Under a draft of an agreement between the I.R.S. and the Immigration and Customs Enforcement, the tax agency would verify whether immigration officials had the right home address for people who have been ordered to leave the United States, according to a copy of the document viewed by The New York Times.

Many undocumented immigrants file tax returns with the I.R.S., giving the agency information about where they live, their families, their employers and their earnings. The I.R.S. has long encouraged undocumented immigrants to pay their taxes, giving people without Social Security numbers a separate nine-digit code called an individual taxpayer identification number to file their returns.

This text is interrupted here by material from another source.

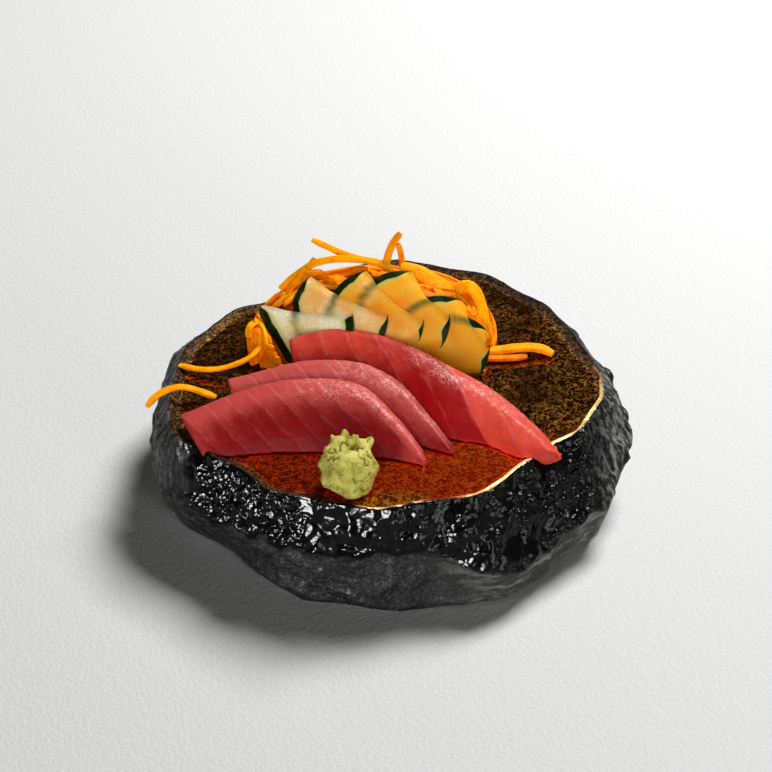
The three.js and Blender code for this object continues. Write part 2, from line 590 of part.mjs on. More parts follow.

Tax information is closely guarded because federal law bars improper disclosure. I.R.S. officials had resisted earlier requests from the Department of Homeland Security to turn over information about unauthorized immigrants, warning that doing so could violate federal law.

But the Trump administration has since replaced the top I.R.S. lawyer, and the agreement now under discussion appears to be narrower than an earlier request, which asked the I.R.S. to hand over, rather than confirm, migrants’ addresses.

Officials were still finalizing the agreement, the terms of which were earlier reported by The Washington Post. A spokeswoman for the Treasury Department, which oversees the I.R.S., did not respond to a request for comment. ICE also did not respond to a request for comment.

The Department of Homeland Security has repeatedly tried to enlist I.R.S. agents in its broad immigration crackdown, asking them to audit companies that might be hiring unauthorized immigrants.